Acordai, caros colegas… estais a ser usados!


Acordai, caros colegas… estais a ser usados!
John Mandrola
 
Tradução espontânea da crónica

Não gosto mesmo nada de ser repreendido. Hesitei em escrever este pequeno texto porque pode parecer que estou a repreender alguém.

Porém, não consigo conter-me.

Esta semana vi no meu feed do Facebook uma fotografia que celebrava o 500.º implante de um dispositivo cardíaco preventivo. A fotografia mostrava médicos sorridentes e representantes da indústria muito contentes. O autor expressava a sua felicidade por estar a ajudar tantas pessoas.

O problema é que não foi demonstrado que este dispositivo ajuda as pessoas. Pode ajudar as pessoas, mas as provas não são conclusivas. Os ensaios regulamentares foram extremamente fracos.

O meu feed do Twitter (ou X) inclui muitas imagens semelhantes a estas – grupos de médicos a celebrar o seu primeiro ou centésimo implante de algum produto da indústria. A imagem tem normalmente um ou dois representantes da indústria, alguns médicos e uma embaçagem ou um logótipo do produto.

Lamento muito, mas isto é inaceitável.

Não sou contra a colaboração entre a indústria e os médicos. A indústria conseguiu muitos progressos importantes. Não gostaria de regressar às tecnologias dos anos 90. Também não sou contra a motivação do lucro como estímulo à inovação.

Mas, se nos pomos nas redes sociais junto de produtos e de pessoas do setor, estamos a ser utilizados como publicidade.

E, na maior parte das vezes, os produtos promovidos têm fundamentos duvidosos.
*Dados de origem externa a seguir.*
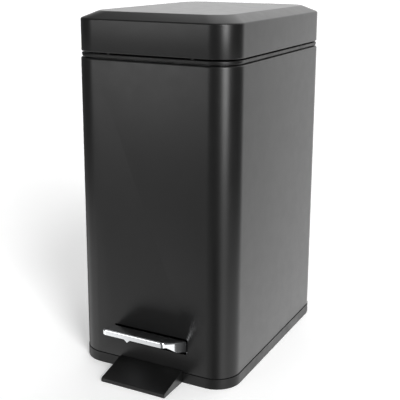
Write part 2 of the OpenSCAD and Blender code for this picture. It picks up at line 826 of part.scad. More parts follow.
module lever_arm() {
    under = plate_drop();
    from_y = axle_y + 9;
    to_y = axle_y + tail_back;
    web_half = lever_end_r - 0.8;
    rod_end = [rod_y, rod_low_z];
    color("#9a9c9f") difference() {
        union() {
            along_x(-tail_w / 2, tail_w / 2) polygon([
                [from_y, pedal_top(from_y) - under], [to_y, pedal_top(to_y) - under],
                [to_y, pedal_top(to_y) - under - lever_flange_t],
                [from_y, pedal_top(from_y) - under - lever_flange_t]
            ]);
            along_x(-lever_t / 2, lever_t / 2) {
                polygon([
                    [from_y, pedal_top(from_y) - under - lever_flange_t / 2],
                    [to_y, pedal_top(to_y) - under - lever_flange_t / 2],
                    lever_bend + [1, web_half], lever_bend - [0, web_half],
                    [from_y, pedal_top(from_y) - under - 6]
                ]);
                bar_2d(lever_bend, rod_end + lever_slot, lever_end_r);
            }
        }
        along_x(-lever_t, lever_t)
            bar_2d(rod_end - lever_slot, rod_end + lever_slot, rod_r + slide_play);
        lever_rivet_places() translate([0, 0, -rivet_reach])
            cylinder(r = rivet_r + hole_play, h = 2 * rivet_reach);
    }
}

module lever_rivets() {
    depth = pedal_t + lever_flange_t * cos(pedal_tilt);
    color("#8f9193") lever_rivet_places() {
        cylinder(r = rivet_head_r, h = rivet_head_h * 0.8);
        translate([0, 0, -depth]) cylinder(r = rivet_r, h = depth + eps);
        translate([0, 0, -depth - rivet_head_h]) cylinder(r = rivet_tail_r, h = rivet_head_h);
    }
}

module pedal_bushes() {
    inside = pedal_w / 2 - pedal_t;
    color("#e6e3da") for (side = [0, 1]) mirror([side, 0, 0]) difference() {
        union() {
            along_x(inside - bush_collar_t, inside - eps) translate([axle_y, axle_z]) circle(bush_collar_r);
            along_x(inside - bush_collar_t, pedal_w / 2 + 0.4) translate([axle_y, axle_z]) circle(bush_r);
        }
        along_x(0, pedal_w) translate([axle_y, axle_z]) circle(axle_r + run_play);
    }
}

module push_rod() {
    low = [-rod_x, rod_y, rod_low_z];
    high = [-rod_x, rod_y, rod_top_z];
    color("#b4b6b8") {
        bar(low, high, rod_r);
        for (end = [low, high]) {
            translate(end) sphere(rod_r);
            bar(end, end + [rod_x + rod_end_x, 0, 0], rod_r);
        }
    }
}

module rod_clips() {
    color("#77797b") for (z = [rod_low_z, rod_top_z])
        along_x(rod_clip[0], rod_clip[1]) translate([rod_y, z]) difference() {
            circle(rod_r * 1.9);
            circle(rod_r + pin_grip);
        }
}

// Tapered solid of the bucket at an inset, from its bottom to its top
module bucket_solid(inset, low, high) {
    hull() {
        translate([0, 0, high - eps]) linear_extrude(eps) mouth_plan(bucket_in - mouth_in + inset);
        translate([0, 0, low]) linear_extrude(eps) mouth_plan(bucket_in - mouth_in + inset + bucket_taper);
    }
}

module inner_bucket() {
    rim_edge = -ledge + slide_play;
    color("#26272a") difference() {
        union() {
            bucket_solid(0, bucket_low, rim_z + eps);
            translate([0, 0, rim_z]) linear_extrude(rim_t) mouth_plan(rim_edge);
        }
        bucket_solid(bucket_t, bucket_low + bucket_t, rim_z + rim_t + 1);
        along_x(-body_w, body_w) translate([bail_y, bail_z]) circle(bail_r + fit_play);
    }
}

// Quarter bend of the bail's wire, from +X towards +Y about the bend's centre
module wire_bend(turn) {
    rotate(turn) rotate_extrude(angle = 90) translate([bail_bend_r, 0]) circle(bail_r);
}

module bail_handle() {
    reach = norm([grip_y - bail_y, grip_z - bail_z]);
    rise = atan2(grip_z - bail_z, bail_y - grip_y);
    stub_x = body_w / 2 - bucket_in + fit_play;
    color("#b4b6b8") translate([0, bail_y, bail_z]) rotate([-rise, 0, 0]) {
        for (side = [0, 1]) mirror([side, 0, 0]) {
            translate([bail_x + bail_bend_r, -bail_bend_r, 0]) wire_bend(90);
            translate([bail_x + bail_bend_r, 0, 0]) rotate([0, 90, 0])
                cylinder(r = bail_r, h = stub_x - bail_x - bail_bend_r);
            translate([bail_x, -bail_bend_r, 0]) rotate([90, 0, 0])
                cylinder(r = bail_r, h = reach - 2 * bail_bend_r);
            translate([bail_x - bail_bend_r, bail_bend_r - reach, 0]) wire_bend(-90);
        }
        translate([bail_bend_r - bail_x, -reach, 0]) rotate([0, 90, 0])
            cylinder(r = bail_r, h = 2 * (bail_x - bail_bend_r));
    }
}

module bail_grip() {
    color("#1a1a1b") difference() {
        along_x(-grip_l / 2, grip_l / 2) translate([grip_y, grip_z]) circle(grip_r);
        along_x(-grip_l, grip_l) translate([grip_y, grip_z]) circle(bail_r + grip_play);
    }
}

body_shell();
top_collar();
lid_bumpers();
base_tray();
base_screws();
front_foot();
foot_screw();
pedal_bracket();
bracket_screws();
pedal_axle();
axle_clips();
lever_rest_pad();
rod_guides();
guide_rivets();
hinge_bracket();
hinge_rivets();
hinge_pin();
lid_shell();
lid_hinge_leaf();
lid_lever();
lid_rivets();
pedal_plate();
lever_arm();
lever_rivets();
pedal_bushes();
push_rod();
rod_clips();
inner_bucket();
bail_handle();
bail_grip();
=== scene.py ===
import math

import bmesh
import bpy
from mathutils import Matrix, Vector


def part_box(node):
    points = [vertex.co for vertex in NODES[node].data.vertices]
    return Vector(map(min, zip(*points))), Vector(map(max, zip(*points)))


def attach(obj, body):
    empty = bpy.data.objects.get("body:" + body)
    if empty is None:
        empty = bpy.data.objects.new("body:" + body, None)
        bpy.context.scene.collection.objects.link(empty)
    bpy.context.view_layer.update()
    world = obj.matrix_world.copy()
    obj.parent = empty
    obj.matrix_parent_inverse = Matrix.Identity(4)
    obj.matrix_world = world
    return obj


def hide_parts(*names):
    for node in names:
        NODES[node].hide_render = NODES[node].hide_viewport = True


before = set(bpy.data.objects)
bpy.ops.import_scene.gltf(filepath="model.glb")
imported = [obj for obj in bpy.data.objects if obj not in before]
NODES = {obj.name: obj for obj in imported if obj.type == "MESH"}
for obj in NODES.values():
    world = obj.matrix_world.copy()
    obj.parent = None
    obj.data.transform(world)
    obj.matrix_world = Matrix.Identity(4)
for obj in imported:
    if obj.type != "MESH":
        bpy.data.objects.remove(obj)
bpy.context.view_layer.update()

MM = 0.001

# ---------------------------------------------------------------- sizes, read from the frame
shell_lo, shell_hi = (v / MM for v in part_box("body_shell"))
lid_lo, lid_hi = (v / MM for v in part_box("lid_shell"))
pedal_lo, pedal_hi = (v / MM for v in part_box("pedal_plate"))

BODY_W, BODY_D = shell_hi.x - shell_lo.x, shell_hi.y - shell_lo.y
FRONT_Y = shell_lo.y
SHELL_LOW, SHELL_TOP = shell_lo.z, shell_hi.z
LID_LOW, LID_TOP = lid_lo.z, lid_hi.z
CORNER_R = 20.0
SHEET = 0.8
SHOULDER_R = 1.5
FLANGE = 6.0
LID_INSET = (BODY_W - (lid_hi.x - lid_lo.x)) / 2
BEVEL_H, BEVEL_IN = 5.4, 11.2
HEM_H = 3.6
CORNER_STEPS = 20
SHARP_DEG = 40


# ---------------------------------------------------------------- mesh helpers
def fillet(points, steps=5):
    """Points of an (offset, z) line. Each point is (offset, z, radius): a corner with a radius is rounded."""
    out = []
    count = len(points)
    for i, (x, z, r) in enumerate(points):
        if r <= 0:
            out.append((x, z))
            continue
        here = Vector((x, z))
        before = Vector(points[i - 1][:2])
        after = Vector(points[(i + 1) % count][:2])
        a, b = (before - here).normalized(), (after - here).normalized()
        half = a.angle(b) / 2
        reach = r / math.tan(half)
        centre = here + (a + b).normalized() * (r / math.sin(half))
        start, end = here + a * reach - centre, here + b * reach - centre
        turn = start.angle_signed(end)
        for k in range(steps + 1):
            spin = Matrix.Rotation(-turn * k / steps, 2)
            out.append(tuple(centre + spin @ start))
    return out


def plan_points(w, d, r, offset, middle_y=0.0):
    """Rounded rectangle drawn out by an offset, as a loop of (x, y)."""
    radius = max(r + offset, 0.05)
    half_x, half_y = w / 2 + offset - radius, d / 2 + offset - radius
    loop = []
    for quarter, (sx, sy) in enumerate([(1, 1), (-1, 1), (-1, -1), (1, -1)]):
        for k in range(CORNER_STEPS + 1):
            a = math.radians(90 * quarter + 90 * k / CORNER_STEPS)
            x, y = sx * half_x + radius * math.cos(a), sy * half_y + radius * math.sin(a)
            loop.append((x, middle_y + y))
    return loop


def sweep(bm, profile, plan, closed, radius_at=None):
    """Carries a profile of (offset, z) round a plan. An open profile's two ends are capped with flat faces.
    radius_at gives the plan's corner radius at an offset, where it isn't drawn in with the offset."""
    w, d, r, middle_y = plan
    rings = []
    for offset, z in profile:
        corner_r = radius_at(offset) - offset if radius_at else r
        loop = plan_points(w, d, corner_r, offset, middle_y)
        rings.append([bm.verts.new((x * MM, y * MM, z * MM)) for x, y in loop])
    size = len(rings[0])
    for i in range(len(rings) if closed else len(rings) - 1):
        low, high = rings[i], rings[(i + 1) % len(rings)]
        for k in range(size):
            n = (k + 1) % size
            bm.faces.new((low[k], low[n], high[n], high[k]))
    if not closed:
        bm.faces.new(rings[0])
        bm.faces.new(rings[-1])


def piece(name, bm, body, slot, replaced, sharp_deg=SHARP_DEG):
    """Makes a piece from a bmesh, with its shading, its body, its slot's material and the nodes it replaces."""
    bmesh.ops.recalc_face_normals(bm, faces=bm.faces)
    mesh = bpy.data.meshes.new(name)
    bm.to_mesh(mesh)
    bm.free()
    mesh.shade_smooth()
    mesh.set_sharp_from_angle(angle=math.radians(sharp_deg))
    obj = bpy.data.objects.new(name, mesh)
    bpy.context.scene.collection.objects.link(obj)
    mesh.materials.append(MATERIALS[slot])
    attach(obj, body)
    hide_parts(*replaced)
    return obj


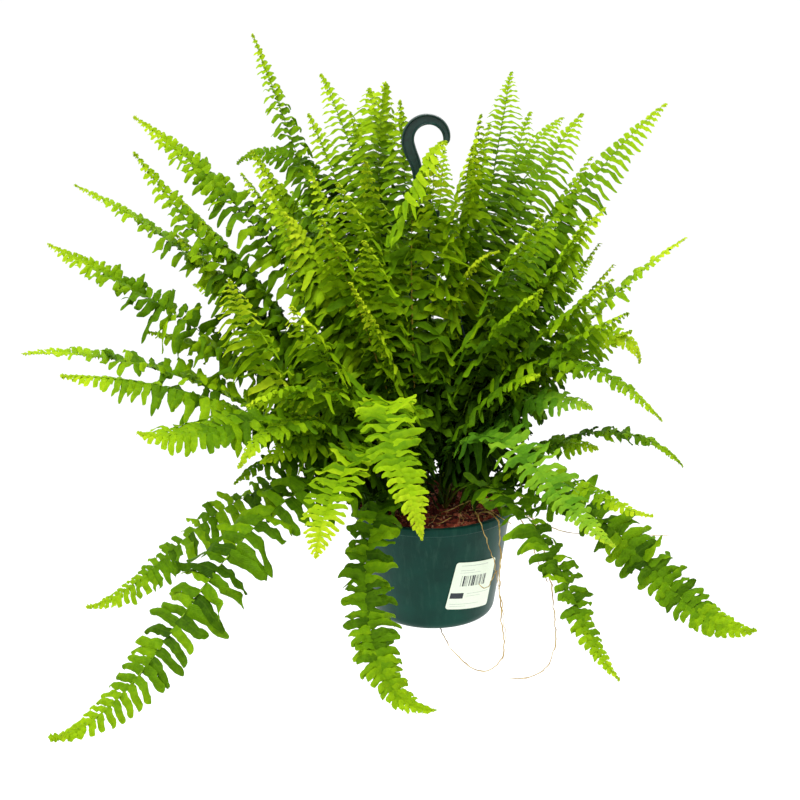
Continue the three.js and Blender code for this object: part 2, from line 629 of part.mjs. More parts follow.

O Professor John Ioannidis defendeu que os médicos – muitas vezes inadvertidamente – se tornam nos grandes publicitários da indústria. No passado, a indústria tinha de empregar os principais líderes de opinião do meio académico para promover os seus produtos.

Agora, com as redes sociais, a indústria pode transformar em influenciadores quaisquer médicos que utilizem os seus produtos.

Penso que é melhor resistir à tentação de sermos usados. Com o crescimento do papel do mercado nos cuidados de saúde, os médicos estão a perder o seu estatuto de profissionais. Estas cenas promocionais apenas aceleram tal declínio.

P.S. Muitas destas imagens também quebram o vínculo sagrado de confidencialidade para com os doentes.